If your ex left you, whether or not they are with someone new already, it wasn’t because of this person. If they left you, it means that they did not trust in your ability to make them happy longterm. Unfortunately, if you had been able to assure them that they would have been happy by your side, they would still be with you. Now, this doesn’t mean that you can’t change the way they see you, so don’t panic.
Instead of focusing on the fact that you think your ex left you for another person, switch your focus to what went wrong in your relationship with your ex. What were the issues and challenges you were dealing with on a daily basis, and how could you have handled them differently? What changed from the beginning of your relationship to the end of your relationship with your ex? Think about your personal life – did you lose yourself in the relationship?
What could you have changed in order for their dedication to you to never have faltered? Simply put, being left for someone else boils down to the fact that something was missing from your relationship. That means that at this point in time, you’ve got to zero in on what that was and what you can do about it.
There is a specific exercise that we do with clients in one on one coaching sessions, and I wanted to share it with you here. Go ahead and take a piece of paper and start making a list of all the issues you and your ex were encountering in your relationship. Write them all out, and don’t hesitate to take your time with this. Write down all issues, both big and small. If you’re thinking, “My ex left me for someone else,” it’s important to pay attention to what lead up to this moment.
Then I’d like you to take a look at everything you listed out, and try to argue them from your ex’s perspective. Imagine that you are their attorney, debating as though they were fighting to prove their point to you. Simply put, put yourself in your ex’s shoes. This is how you can take a step back and get a clear picture of the relationship.
What was the dynamic, what was the balance of power, and how did you guys treat each other (and mistreat each other)?
When you’re thinking of the situation from your ex’s perspective, it’s going to be much easier to find solutions to the issues you were experiencing, and this will pave the way for repairing the relationship you had with this person.
Instead of fixating on the fact that maybe you ended up getting dumped for someone else, this is what you should be focusing on.
How to deal with being dumped for someone else
During your relationship, something changed. This is why one of the things we always say to our clients, “Be the person your ex got together with; not the person they left.”
Maybe multiple changed while you were together and you’re going to have to present your ex with the person they fell in love with in the first place. We know for a fact that your ex can fall for you because it’s happened once before! You have everything you need inside of you already, and now you just need to bring it back to the surface and make it better than ever!
Sometimes there are external circumstances that end up damaging the relationship (a big move, new job, death in the family, etc) and one of the two partners ends up feeling dissatisfied. The relationship no longer makes them feel fulfilled, and it’s up to you to pinpoint how to bring that initial complicity and attraction back.
Even though you’re hurting right now, thinking “He left me for someone else” or “She left me for someone else,” I just want you to remember that this isn’t necessarily what your ex wanted. When you commit to a serious relationship with someone, you truly want it to work.
They didn’t want to wind up in a situation where someone else caught their eye. What’s more, chances are that you were together for a longer period of time than he or she has been with this new person.
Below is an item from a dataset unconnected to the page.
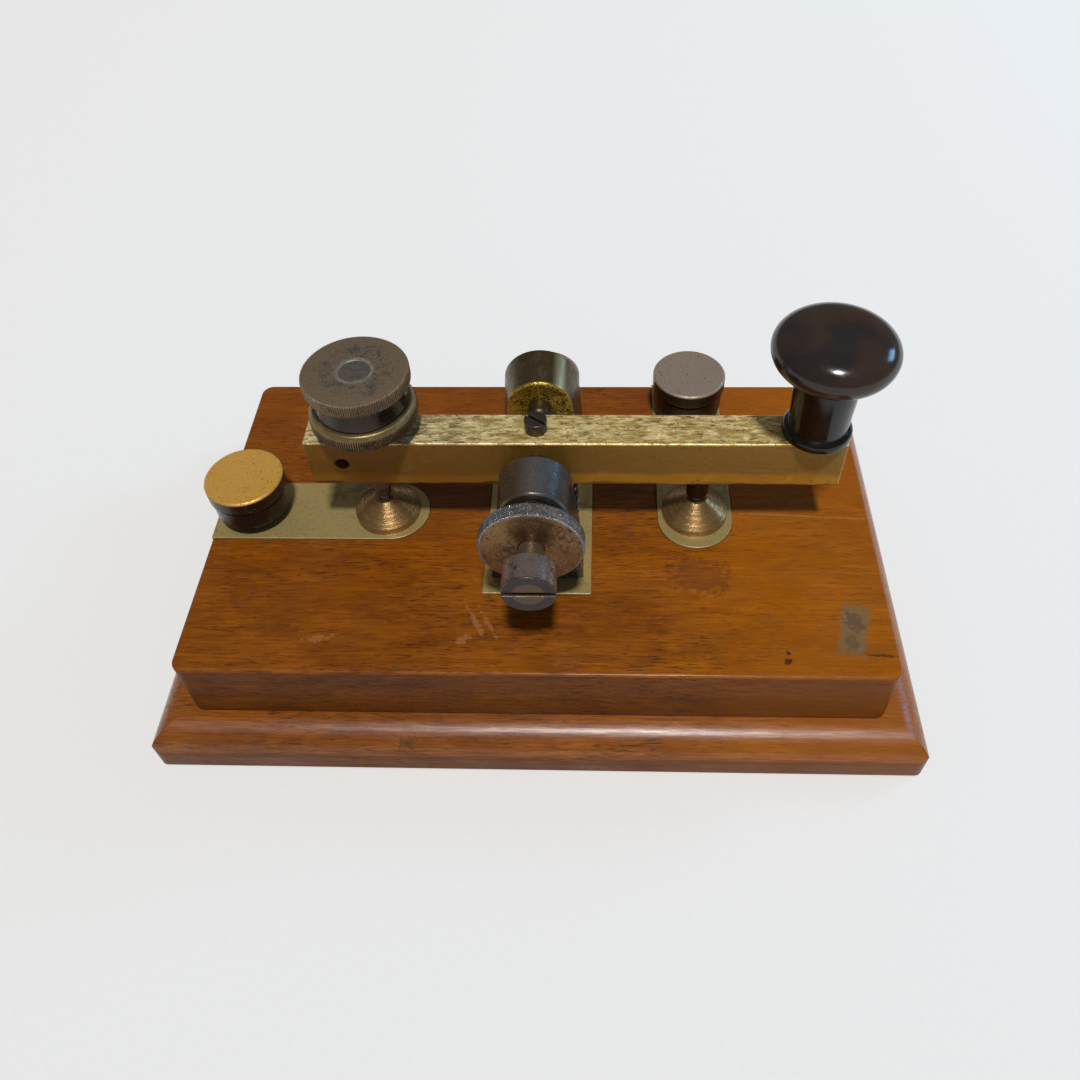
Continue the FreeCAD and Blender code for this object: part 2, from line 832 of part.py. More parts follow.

If you’re able to become the new and improved version of the person that your ex fell in love with in the first place, you’ll start catching their attention like never before.
What’s more, there is also a chance that your ex’s relationship is actually just a rebound relationship. Sure, maybe they met this person while they were with you, but it doesn’t mean that it’s the love of their lives. Maybe they just needed a change and they chose to go with this person because it was convenient. Don’t let thoughts about this new relationship drive you crazy. This person might be nothing but a distraction.
If your ex left and is already with someone else, it just means that they needed something different in order to feel fulfilled. Your ex wanted to be distracted from the flaws in your relationship, and this is not a reflection of who you are as a person.
They did not leave you for someone else; they left the issues your relationship was experiencing. It’s crucial that you understand this because I don’t want this to damage your self confidence. You can change these things. As I said, your ex has already fallen in love with you once before, so we know that they can see you like this.
If there is one element that should be prioritized above all else right now, it’s going to be your self confidence. This is the most important key for re-attracting an ex. When you first met, I bet you were confident, happy, with your own things going on.
With time and because of various external circumstances, you may have lost sight of that, and now that you’re thinking, “My ex left me for someone else,” you are at risk for having a badly bruised ego. But it’s crucial that you prioritize your self confidence because this is what will attract your ex back, this is what will assure yourself of what you bring to the table, and this is what will make you believe in yourself so that you can make the necessary changes.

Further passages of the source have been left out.